As a Rotarian, I will be given exceptional opportunities to do wonderful things for not just the local communities but also international communities, on top of my work as director of Oz Fair Trade.

You all know how passionate I am about fair trade, and how I prefer trade to aid. I believe that aid can be useful in emergency and special circumstances, and if done right, it can be very beneficial. There is a lot I want to learn in this field, and joining the Rotary club opens a big new door for me. I am excited!

Why I am joining Amnesty

I first came across Amnesty Australia at a meetup film gathering organised by an area coordinator from Amnesty. After a few films, I was really impressed with the quality of the documentaries, and found myself wanting to learn more about human rights and how I could contribute.
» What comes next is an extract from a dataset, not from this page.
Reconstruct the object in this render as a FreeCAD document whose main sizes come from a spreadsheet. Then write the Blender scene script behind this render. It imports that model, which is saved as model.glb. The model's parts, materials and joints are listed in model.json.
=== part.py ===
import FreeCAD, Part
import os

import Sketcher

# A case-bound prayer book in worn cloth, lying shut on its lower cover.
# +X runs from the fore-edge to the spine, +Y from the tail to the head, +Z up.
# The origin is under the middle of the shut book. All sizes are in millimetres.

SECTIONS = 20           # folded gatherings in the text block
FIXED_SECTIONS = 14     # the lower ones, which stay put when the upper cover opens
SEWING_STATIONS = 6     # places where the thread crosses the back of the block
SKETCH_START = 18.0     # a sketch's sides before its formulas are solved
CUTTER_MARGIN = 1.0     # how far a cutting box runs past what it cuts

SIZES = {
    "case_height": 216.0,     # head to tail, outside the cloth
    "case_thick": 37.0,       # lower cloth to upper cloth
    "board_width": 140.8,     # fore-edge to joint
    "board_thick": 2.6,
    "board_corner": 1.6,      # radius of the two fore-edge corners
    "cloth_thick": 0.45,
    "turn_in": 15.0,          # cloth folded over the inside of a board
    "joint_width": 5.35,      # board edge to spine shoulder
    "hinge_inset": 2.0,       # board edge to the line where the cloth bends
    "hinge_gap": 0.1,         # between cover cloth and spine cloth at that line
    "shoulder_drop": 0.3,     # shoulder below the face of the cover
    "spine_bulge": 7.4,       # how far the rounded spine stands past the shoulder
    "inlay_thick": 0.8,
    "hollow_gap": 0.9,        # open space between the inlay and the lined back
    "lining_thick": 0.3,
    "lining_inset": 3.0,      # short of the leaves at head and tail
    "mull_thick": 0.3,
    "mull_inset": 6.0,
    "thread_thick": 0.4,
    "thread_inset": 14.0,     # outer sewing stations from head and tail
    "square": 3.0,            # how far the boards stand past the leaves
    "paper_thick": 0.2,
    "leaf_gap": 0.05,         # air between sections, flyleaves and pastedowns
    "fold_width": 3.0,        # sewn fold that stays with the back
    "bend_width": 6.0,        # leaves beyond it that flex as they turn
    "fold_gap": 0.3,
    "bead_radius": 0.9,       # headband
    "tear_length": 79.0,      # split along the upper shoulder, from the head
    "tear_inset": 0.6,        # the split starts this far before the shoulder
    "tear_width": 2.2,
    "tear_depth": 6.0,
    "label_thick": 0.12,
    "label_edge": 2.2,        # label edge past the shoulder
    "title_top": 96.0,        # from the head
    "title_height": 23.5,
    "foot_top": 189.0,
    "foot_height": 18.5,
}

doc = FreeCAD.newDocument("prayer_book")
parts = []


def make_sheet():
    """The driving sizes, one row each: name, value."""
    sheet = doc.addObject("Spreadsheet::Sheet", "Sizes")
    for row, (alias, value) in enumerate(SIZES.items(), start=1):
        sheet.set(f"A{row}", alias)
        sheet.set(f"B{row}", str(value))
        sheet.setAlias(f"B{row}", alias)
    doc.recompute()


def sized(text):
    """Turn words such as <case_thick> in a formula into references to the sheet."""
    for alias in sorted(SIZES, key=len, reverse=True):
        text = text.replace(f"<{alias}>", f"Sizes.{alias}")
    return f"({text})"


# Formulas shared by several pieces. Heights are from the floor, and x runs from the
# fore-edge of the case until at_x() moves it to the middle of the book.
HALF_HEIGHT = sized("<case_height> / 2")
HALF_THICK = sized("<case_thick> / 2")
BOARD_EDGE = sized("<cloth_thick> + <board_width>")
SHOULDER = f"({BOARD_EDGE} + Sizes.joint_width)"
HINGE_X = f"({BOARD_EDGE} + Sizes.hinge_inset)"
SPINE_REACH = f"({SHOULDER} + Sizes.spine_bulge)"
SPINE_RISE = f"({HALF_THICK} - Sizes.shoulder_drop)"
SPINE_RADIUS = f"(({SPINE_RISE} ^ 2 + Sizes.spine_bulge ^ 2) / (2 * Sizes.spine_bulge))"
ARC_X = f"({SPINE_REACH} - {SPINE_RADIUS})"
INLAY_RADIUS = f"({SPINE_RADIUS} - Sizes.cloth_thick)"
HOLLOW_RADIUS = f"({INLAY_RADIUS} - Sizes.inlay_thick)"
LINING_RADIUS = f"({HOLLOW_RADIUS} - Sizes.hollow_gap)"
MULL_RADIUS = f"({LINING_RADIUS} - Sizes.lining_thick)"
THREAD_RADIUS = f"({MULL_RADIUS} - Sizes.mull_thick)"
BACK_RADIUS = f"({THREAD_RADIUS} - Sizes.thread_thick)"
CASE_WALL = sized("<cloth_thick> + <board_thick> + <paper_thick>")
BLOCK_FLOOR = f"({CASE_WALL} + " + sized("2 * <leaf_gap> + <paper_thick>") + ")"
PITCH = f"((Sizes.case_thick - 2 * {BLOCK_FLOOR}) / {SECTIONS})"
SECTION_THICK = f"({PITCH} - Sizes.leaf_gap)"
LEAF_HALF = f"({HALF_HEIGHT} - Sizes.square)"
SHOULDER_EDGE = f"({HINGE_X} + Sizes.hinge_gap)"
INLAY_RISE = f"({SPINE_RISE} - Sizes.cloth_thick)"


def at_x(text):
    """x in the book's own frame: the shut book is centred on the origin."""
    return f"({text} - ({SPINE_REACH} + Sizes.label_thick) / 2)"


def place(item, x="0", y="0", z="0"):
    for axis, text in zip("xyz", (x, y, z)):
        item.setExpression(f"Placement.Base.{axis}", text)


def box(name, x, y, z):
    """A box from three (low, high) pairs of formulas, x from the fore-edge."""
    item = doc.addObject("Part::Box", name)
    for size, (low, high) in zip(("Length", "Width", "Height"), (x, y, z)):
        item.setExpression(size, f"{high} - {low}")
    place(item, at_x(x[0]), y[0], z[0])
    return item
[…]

I grew up in China, a country known for its human rights issues. I remember how visiting Tibet really changed my mind about whether Tibet should be independent. I remember learning about the Tiananmen Square Incident in Australia because it was never taught to me in China. It is hard to overcome years of prejudice as a result of teaching that was forced upon me. Sometimes I still find myself not wanting to believe certain things.


Amnesty International is a non-political and non-religious human rights organisation. It helps to raise awareness of human rights issues, organises petitions, sends experts to help victims, monitors media etc. It has a record of achievements since the 1960s.

We are lucky that we live in Australia, because Australia has pretty good human rights record. But we can do better. We can treat refugees with more compassion. We can stop violence against women. We can reduce the gap between indigenous and non-indigenous Australians. We can also protest against overseas human rights issues. Our very own Peter Greste is still behind bars in Egypt and we should be angry about that.

I encourage you to read the Universal Declaration of Human Rights. To me, it’s like bible.

When I think about it, I have been a human rights activist for two years now, because I founded Oz Fair Trade to help people who are living in extreme poverty to live a dignified life through fair trade. To me, dignity is the most important part of human rights. The world trade system is far from perfect, and many people are forced to work long hours for little pay. That’s not right. Fair trade aims to change that.